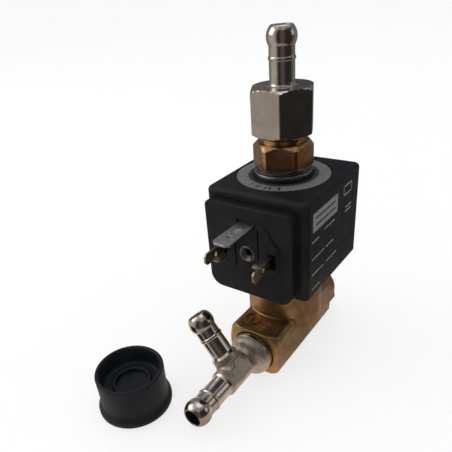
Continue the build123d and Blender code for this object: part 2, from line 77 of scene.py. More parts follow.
class Paint:
    """A procedural material made from a few kinds of noise."""

    def __init__(self, name, turned=None, **constants):
        self.made = bpy.data.materials.new(name)
        self.made.use_nodes = True
        self.nodes = self.made.node_tree.nodes
        self.links = self.made.node_tree.links
        self.shader = self.nodes["Principled BSDF"]
        for socket, value in constants.items():
            self.shader.inputs[socket.replace("_", " ")].default_value = value
        self.place = self.nodes.new("ShaderNodeTexCoord").outputs["Object"]
        if turned is not None:
            spun = self.nodes.new("ShaderNodeMapping")
            spun.inputs["Rotation"].default_value = turned.inverted().to_euler()
            self.join(self.place, spun.inputs["Vector"])
            self.place = spun.outputs["Vector"]
        self.height = None

    def join(self, source, target):
        self.links.new(source, target)

    def noise(self, size, detail=3.0, stretch=(1.0, 1.0, 1.0), rough=0.55, warp=0.0):
        """Noise whose blobs are about size mm across, stretched along the axes."""
        mapping = self.nodes.new("ShaderNodeMapping")
        mapping.inputs["Scale"].default_value = [1000.0 / (size * s) for s in stretch]
        self.join(self.place, mapping.inputs["Vector"])
        node = self.nodes.new("ShaderNodeTexNoise")
        node.inputs["Scale"].default_value = 1.0
        node.inputs["Detail"].default_value = detail
        node.inputs["Roughness"].default_value = rough
        node.inputs["Distortion"].default_value = warp
        self.join(mapping.outputs["Vector"], node.inputs["Vector"])
        return node.outputs["Fac"]

    def remap(self, value, low, high, out_low=0.0, out_high=1.0, smooth=False):
        node = self.nodes.new("ShaderNodeMapRange")
        node.interpolation_type = "SMOOTHSTEP" if smooth else "LINEAR"
        for name, number in zip(("From Min", "From Max", "To Min", "To Max"), (low, high, out_low, out_high)):
            node.inputs[name].default_value = number
        self.join(value, node.inputs["Value"])
        return node.outputs["Result"]

    def maths(self, kind, a, b=0.0):
        node = self.nodes.new("ShaderNodeMath")
        node.operation = kind
        for socket, value in zip(node.inputs, (a, b)):
            if isinstance(value, (int, float)):
                socket.default_value = value
            else:
                self.join(value, socket)
        return node.outputs["Value"]

    def blend(self, factor, a, b, kind="MIX"):
        node = self.nodes.new("ShaderNodeMix")
        node.data_type = "RGBA"
        node.blend_type = kind
        for name, value in (("Factor_Float", factor), ("A_Color", a), ("B_Color", b)):
            socket = next(s for s in node.inputs if s.identifier == name)
            if isinstance(value, (tuple, list)):
                socket.default_value = (*value[:3], 1.0)
            elif isinstance(value, (int, float)):
                socket.default_value = value
            else:
                self.join(value, socket)
        return next(s for s in node.outputs if s.identifier == "Result_Color")

    def axes(self):
        node = self.nodes.new("ShaderNodeSeparateXYZ")
        self.join(self.place, node.inputs["Vector"])
        return node.outputs

    def colour(self, source):
        self.join(source, self.shader.inputs["Base Color"])
        return self

    def roughness(self, source):
        self.join(source, self.shader.inputs["Roughness"])
        return self

    def bump(self, source, depth):
        """Adds relief of the given depth in mm on top of any relief already there."""
        node = self.nodes.new("ShaderNodeBump")
        node.inputs["Strength"].default_value = 1.0
        node.inputs["Distance"].default_value = depth * MM
        self.join(source, node.inputs["Height"])
        if self.height is not None:
            self.join(self.height, node.inputs["Normal"])
        self.height = node.outputs["Normal"]
        self.join(self.height, self.shader.inputs["Normal"])
        return self


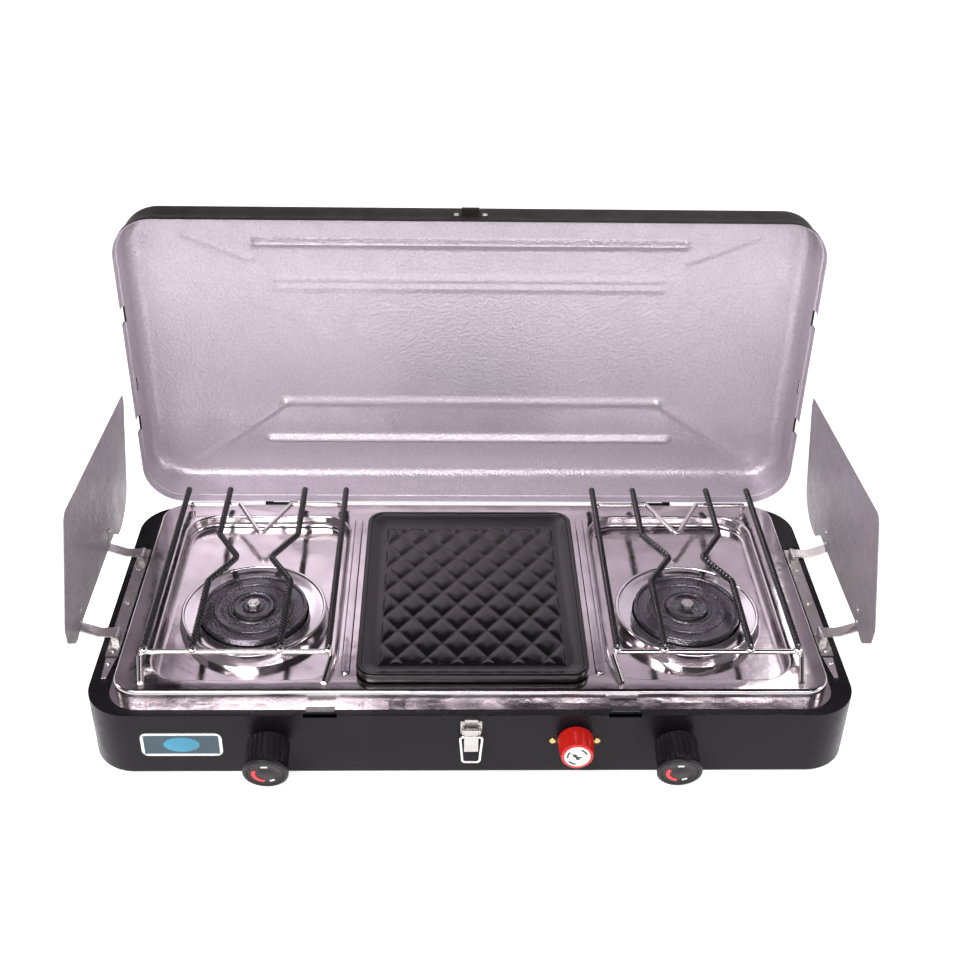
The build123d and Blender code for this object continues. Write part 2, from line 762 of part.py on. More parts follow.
def screen_plane():
    """The left screen's inner face: local x runs to the back, local y up it."""
    lean = math.radians(SCREEN_LEAN)
    up = (math.sin(lean), 0, math.cos(lean))
    normal = Vector(0, 1, 0).cross(Vector(*up))
    return Plane(origin=(-SCREEN_X, 0, SCREEN_FOOT_Z), x_dir=(0, 1, 0), z_dir=normal)


def make_screen():
    """The left plate, with its tall back corner that reaches the lid."""
    back = REAR_Y - 4.5
    outline = Polyline(
        (-48.0, 18.0),
        (-72.0, 12.0),
        (-98.0, 34.0),
        (-104.0, 54.0),
        (-84.0, 158.0),
        (back - 4.0, 138.0),
        (back, 128.0),
        (back, 2.0),
        (104.0, 2.0),
        (84.0, 17.0),
        close=True,
    )
    face = make_face(outline)
    heel = face.vertices().sort_by_distance((back, 2.0, 0))[0]
    face = fillet(heel, SCREEN_HEEL_R)
    for corner in ((-84.0, 158.0, 0), (-104.0, 54.0, 0), (-98.0, 34.0, 0), (-72.0, 12.0, 0)):
        face = fillet(face.vertices().sort_by_distance(corner)[0], SCREEN_CORNER_R)
    return extrude(screen_plane() * face, SCREEN_T / 2, both=True)


def make_arms():
    """The left plate's two curved straps, each rolled round its pin."""
    lean = math.radians(SCREEN_LEAN)
    plate_x = -SCREEN_X - SCREEN_T / 2 - ARM_T / 2
    rise_z = PIVOT_Z + 9.0
    top_z = rise_z + ARM_REACH
    centre = Polyline(
        (-PIVOT_X, PIVOT_Z + ARM_EYE_R - ARM_T / 2),
        (-PIVOT_X - 14.0, PIVOT_Z + ARM_EYE_R - ARM_T / 2),
        (plate_x + (rise_z - SCREEN_FOOT_Z) * math.tan(lean), rise_z),
        (plate_x + (top_z - SCREEN_FOOT_Z) * math.tan(lean), top_z),
    )
    strap = trace(centre, ARM_T)
    arms = []
    for y in ARM_YS:
        plane = Plane(origin=(0, y + ARM_W / 2, 0), x_dir=(1, 0, 0), z_dir=(0, -1, 0))
        body = extrude(plane * strap, ARM_W)
        low_y = y - ARM_W / 2
        high_y = y + ARM_W / 2
        body += rod((-PIVOT_X, low_y, PIVOT_Z), (-PIVOT_X, high_y, PIVOT_Z), ARM_EYE_R)
        bore_r = PIN_R + PIN_CLEAR
        body -= rod((-PIVOT_X, low_y - 1, PIVOT_Z), (-PIVOT_X, high_y + 1, PIVOT_Z), bore_r)
        arms.append(body - make_screen())
    return Compound(children=arms)


def make_screen_bracket():
    """The strip on the left ledge, with two ears for each arm."""
    low = CASE_H
    first = ARM_YS[0] - 24.0
    last = ARM_YS[1] + 14.0
    x = -PIVOT_X
    strip = block(x - BRACKET_W / 2, x + BRACKET_W / 2, first, last, low, low + BRACKET_T)
    for y in ARM_YS:
        for way in (-1, 1):
            near = y + way * (ARM_W / 2 + EAR_GAP)
            far = near + way * EAR_T
            ear = block(x - 3.0, x + 3.0, near, far, low, PIVOT_Z)
            ear += rod((x, near, PIVOT_Z), (x, far, PIVOT_Z), 3.0)
            strip += ear
        reach = ARM_W / 2 + EAR_GAP + EAR_T + 1
        strip -= rod((x, y - reach, PIVOT_Z), (x, y + reach, PIVOT_Z), PIN_R + PIN_CLEAR)
    return strip


def make_screen_pins():
    """The left screen's two hinge pins."""
    pins = []
    for y in ARM_YS:
        half = ARM_W / 2 + EAR_GAP + EAR_T + 0.5
        pins.append(rod((-PIVOT_X, y - half, PIVOT_Z), (-PIVOT_X, y + half, PIVOT_Z), PIN_R))
    return Compound(children=pins)


def make_screen_screws():
    """The screws that hold the left strip on the ledge."""
    top = CASE_H + BRACKET_T
    places = (ARM_YS[0] - 17.0, ARM_YS[0] + 50.0, ARM_YS[1] - 17.0)
    heads = [rivet(-PIVOT_X, y, top, (0, 0, 1), 2.8, 1.6) for y in places]
    return Compound(children=heads)


def make_screen_stop():
    """The bright three-sided tab in front of the left strip, with its rivet."""
    front = ARM_YS[0] - 27.0
    outline = Polyline(
        (-PIVOT_X - 4.0, front),
        (-PIVOT_X + 5.0, front),
        (-PIVOT_X + 1.5, front - 26.0),
        (-PIVOT_X - 2.5, front - 26.0),
        close=True,
    )
    tab = extrude(make_face(Pos(0, 0, CASE_H) * outline), 1.5)
    return tab + rivet(-PIVOT_X - 0.3, front - 7.0, CASE_H + 1.5, (0, 0, 1), 2.2, 1.2)


def make_screen_rivets():
    """The rivets through the left plate and its arms, heads inside."""
    lean = math.radians(SCREEN_LEAN)
    heads = []
    for y in ARM_YS:
        for z in (PIVOT_Z + 15.0, PIVOT_Z + 28.0):
            x = -SCREEN_X + (z - SCREEN_FOOT_Z) * math.tan(lean) + SCREEN_T / 2 / math.cos(lean)
            heads.append(rivet(x, y, z, (math.cos(lean), 0, -math.sin(lean)), 2.6, 1.2))
    return Compound(children=heads)


# -------------------------------------------------------- front fittings


def make_latch_base():
    """The latch's plate on the case, with its upper loop and two cheeks."""
    face = FRONT_Y
    x = LATCH_X
    high = LATCH_PIVOT_Z + 7.4
    plate = block(x - 9, x + 9, face - 1.2, face, LATCH_PIVOT_Z - 6, high)
    plate += block(x - 5.5, x + 5.5, face - 1.2, face, high, high + 3.6)
    plate += block(x - 5.5, x + 5.5, face - 3.4, face, high + 1.8, high + 3.6)
    y = face - LATCH_OUT
    for way in (-1, 1):
        near = x + way * (LATCH_LEVER_W / 2 + 0.3)
        far = near + way * 1.4
        cheek = block(near, far, y, face - 1, LATCH_PIVOT_Z - 3, LATCH_PIVOT_Z + 3)
        cheek += rod((near, y, LATCH_PIVOT_Z), (far, y, LATCH_PIVOT_Z), 3.0)
        plate += cheek
    bore = rod((x - 20, y, LATCH_PIVOT_Z), (x + 20, y, LATCH_PIVOT_Z), 1.0 + PIN_CLEAR)
    return plate - bore


def make_latch_pin():
    """The pin through the latch's cheeks."""
    y = FRONT_Y - LATCH_OUT
    half = LATCH_LEVER_W / 2 + 1.7
    return rod((LATCH_X - half, y, LATCH_PIVOT_Z), (LATCH_X + half, y, LATCH_PIVOT_Z), 1.0)


def make_latch_rivets():
    """The two rivets of the latch's plate."""
    heads = [
        rivet(LATCH_X + dx, FRONT_Y - 1.2, LATCH_PIVOT_Z + 5.2, (0, -1, 0), 1.8, 0.9)
        for dx in (-6.6, 6.6)
    ]
    return Compound(children=heads)


def bail_pivot():
    """Where the bail turns on the lever."""
    return (FRONT_Y - LATCH_OUT - 1.0, LATCH_PIVOT_Z - BAIL_DROP)


def make_latch_lever():
    """The pressed lever that hangs from the pin."""
    x = LATCH_X
    y = FRONT_Y - LATCH_OUT
    half = LATCH_LEVER_W / 2
    z = LATCH_PIVOT_Z
    lever = block(x - half, x + half, y - 1.6, y + 0.2, z - LATCH_LEVER_L, z)
    lever += rod((x - half, y, z), (x + half, y, z), 2.4)
    pivot_y, pivot_z = bail_pivot()
    lever += rod((x - half, pivot_y, pivot_z), (x + half, pivot_y, pivot_z), 2.4)
    lever -= rod((x - half - 1, y, z), (x + half + 1, y, z), 1.0 + PIN_CLEAR)
    bore = BAIL_D / 2 + PIN_CLEAR
    return lever - rod((x - half - 1, pivot_y, pivot_z), (x + half + 1, pivot_y, pivot_z), bore)


def make_latch_bail():
    """The wire bail: a closed loop whose top run passes through the lever."""
    y, z = bail_pivot()
    half = BAIL_W / 2 - BAIL_D / 2
    low = z - BAIL_L + BAIL_D
    points = [
        (LATCH_X - 0.5, y, z),
        (LATCH_X - half, y, z),
        (LATCH_X - half + BAIL_TAPER, y, low),
        (LATCH_X + half - BAIL_TAPER, y, low),
        (LATCH_X + half, y, z),
        (LATCH_X + 0.5, y, z),
    ]
    return wire(points, 2.4, BAIL_D / 2)


def make_badge():
    """A plain pressed badge on the front of the case."""
    plane = Plane(origin=(BADGE_X, FRONT_Y, BADGE_Z), x_dir=(1, 0, 0), z_dir=(0, -1, 0))
    plate = extrude(plane * RectangleRounded(BADGE_W, BADGE_H, 6.0), BADGE_T)
    return plate


# ----------------------------------------------------------------- build

os.makedirs("parts", exist_ok=True)

save("case_shell", make_case())
save("cooktop_panel", make_cooktop())
save("cooktop_clips", make_cooktop_clips())
save("manifold_pipe", make_pipe())
save("gas_inlet", make_gas_inlet())
save("igniter_body", make_igniter_body())
save("igniter_knob", make_igniter_knob())
save("igniter_label", make_igniter_label())
save("igniter_shaft", make_igniter_shaft())
save("igniter_eyelets", make_eyelets())
save("griddle", make_griddle())
save("lid_shell", make_lid())
save("lid_catch", make_lid_catch())
save("lid_catch_rivets", make_lid_catch_rivets())
save("hinge_leaves_case", make_hinge_case())
save("hinge_leaves_lid", make_hinge_lid())
save("hinge_pins", make_hinge_pins())
save("hinge_rivets", make_hinge_rivets())
save("latch_base", make_latch_base())
save("latch_pin", make_latch_pin())
save("latch_rivets", make_latch_rivets())
save("latch_lever", make_latch_lever())
save("latch_bail", make_latch_bail())
save("badge_plate", make_badge())

left_moving = {
    "windscreen_plate": make_screen(),
    "windscreen_arms": make_arms(),
    "windscreen_rivets": make_screen_rivets(),
}
for name, piece in left_moving.items():
    save(f"{name}_left", piece)
    save(f"{name}_right", mirror(piece, about=Plane.YZ))

left_fixed = {
    "windscreen_brackets": make_screen_bracket(),
    "windscreen_pins": make_screen_pins(),
    "windscreen_screws": make_screen_screws(),
    "windscreen_stops": make_screen_stop(),
}
for name, piece in left_fixed.items():
    save(name, Compound(children=[piece, mirror(piece, about=Plane.YZ)]))

pair = SIDES.values()
save("burner_nuts", Compound(children=[make_burner_nut(side) for side in pair]))
save("electrodes", Compound(children=[make_electrode(side) for side in pair]))
save("igniter_wires", Compound(children=[make_igniter_wire(side) for side in pair]))

for word, side in SIDES.items():
    save(f"bowl_{word}", make_bowl(side))
    save(f"burner_pot_{word}", make_burner_pot(side))
    save(f"burner_rings_{word}", make_burner_rings(side))
    save(f"burner_cap_{word}", make_burner_cap(side))
    save(f"valve_{word}", make_valve(side))
    save(f"mixing_tube_{word}", make_mixing_tube(side))
    save(f"valve_stem_{word}", make_stem(side))
    save(f"knob_{word}", make_knob(side))
    save(f"knob_dial_{word}", make_dial(side))
    grate_frame = make_grate_frame(side)
    save(f"grate_frame_{word}", grate_frame)
    save(f"grate_bars_{word}", make_grate_bars(side, grate_frame))
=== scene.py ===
"""Looks for a two-burner camping stove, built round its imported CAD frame.

Laid out as a Blender add-on. Each operator makes one piece or one group of
like pieces, at the places that the frame gives. Sizes in this file are in
millimetres and become metres when a mesh is made.
"""

import json
import math

import bmesh
import bpy
import numpy as np
from mathutils import Matrix, Vector


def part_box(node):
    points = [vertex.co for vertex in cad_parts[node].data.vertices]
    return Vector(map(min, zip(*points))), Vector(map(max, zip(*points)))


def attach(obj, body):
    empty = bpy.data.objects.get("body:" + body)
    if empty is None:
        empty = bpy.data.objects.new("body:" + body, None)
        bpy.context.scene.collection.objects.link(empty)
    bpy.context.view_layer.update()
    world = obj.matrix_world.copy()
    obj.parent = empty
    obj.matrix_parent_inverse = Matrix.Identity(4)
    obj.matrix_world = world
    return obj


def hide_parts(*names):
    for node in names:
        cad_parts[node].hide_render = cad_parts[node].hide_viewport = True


bl_info = {
    "name": "Camping stove",
    "version": (1, 0, 0),
    "blender": (4, 5, 0),
    "location": "3D View > Sidebar > Stove",
    "description": "Builds the looks of a two-burner camping stove round its CAD frame",
    "category": "Object",
}

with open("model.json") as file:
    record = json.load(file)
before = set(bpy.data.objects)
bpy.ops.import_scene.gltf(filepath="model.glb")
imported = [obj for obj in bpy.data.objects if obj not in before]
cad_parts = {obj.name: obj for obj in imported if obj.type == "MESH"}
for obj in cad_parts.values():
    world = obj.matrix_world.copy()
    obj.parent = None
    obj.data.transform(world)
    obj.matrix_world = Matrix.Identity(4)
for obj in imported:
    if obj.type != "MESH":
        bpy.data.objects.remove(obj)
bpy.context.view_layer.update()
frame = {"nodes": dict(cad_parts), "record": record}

MM = 0.001
FULL_TURN = 2 * math.pi
SIDES = {"left": -1, "right": 1}
BODY_OF = {
    node: body for body, nodes in frame["record"]["behaviour"]["bodies"].items() for node in nodes
}
SLOT_OF = {part["node"]: part["material_slot"] for part in frame["record"]["subparts"]}


def box_mm(node):
    """The lowest and highest corners of a CAD node, in millimetres."""
    low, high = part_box(node)
    return np.array(low) / MM, np.array(high) / MM


# Places read from the frame.
FRONT_Y = box_mm("case_shell")[0][1]
LID_LOW, LID_HIGH = box_mm("lid_shell")

# Places that the CAD sets, in millimetres.
SCREEN_ARM_YS = (-54.0, 64.0)
SLOT_Y = 23.7
KNOB_X = 170.0
KNOB_Z = 43.0
KNOB_DROOP = math.radians(12.0)
IGNITER_X = 86.0
IGNITER_Z = 42.0
BURNER_X = 195.0
BURNER_Y = -28.0
BORE_R = 3.2
GRATE_X = 201.0


# ------------------------------------------------------------ properties


class StoveSizes(bpy.types.PropertyGroup):
    """Sizes of the details that are worked out in this file."""

    twist_pitch: bpy.props.FloatProperty(
        name="Twist pitch",
        description="Length of one whole turn of a pan support bar",
        default=0.017,
        unit="LENGTH",
    )
    bar_half_side: bpy.props.FloatProperty(
        name="Bar half side",
        description="Half the side of the square section of a pan support bar",
        default=0.00242,
        unit="LENGTH",
    )
    rib_height: bpy.props.FloatProperty(
        name="Lid rib height",
        description="How far the lid's pressed ribs stand into the lid",
        default=0.0044,
        unit="LENGTH",
    )
    bump_height: bpy.props.FloatProperty(
        name="Griddle bump height",
        description="How far the griddle's diamonds stand above the grooves",
        default=0.0021,
        unit="LENGTH",
    )
    bump_width: bpy.props.FloatProperty(
        name="Griddle bump width",
        description="Distance across from one griddle diamond to the next in a row",
        default=0.026,
        unit="LENGTH",
    )
    knob_flutes: bpy.props.IntProperty(
        name="Knob flutes",
        description="Number of flutes round each gas knob",
        default=26,
    )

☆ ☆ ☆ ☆

[WHAT THE EXERCISE ASKS]
The lines to quote run from the one containing "The build123d and Blender code for this object continues." to the one containing "1, 0), z_dir=normal)". Quote them exactly, with both of those lines, and nothing else.

[WRITTEN RESPONSE]
The build123d and Blender code for this object continues. Write part 2, from line 762 of part.py on. More parts follow.
def screen_plane():
    """The left screen's inner face: local x runs to the back, local y up it."""
    lean = math.radians(SCREEN_LEAN)
    up = (math.sin(lean), 0, math.cos(lean))
    normal = Vector(0, 1, 0).cross(Vector(*up))
    return Plane(origin=(-SCREEN_X, 0, SCREEN_FOOT_Z), x_dir=(0, 1, 0), z_dir=normal)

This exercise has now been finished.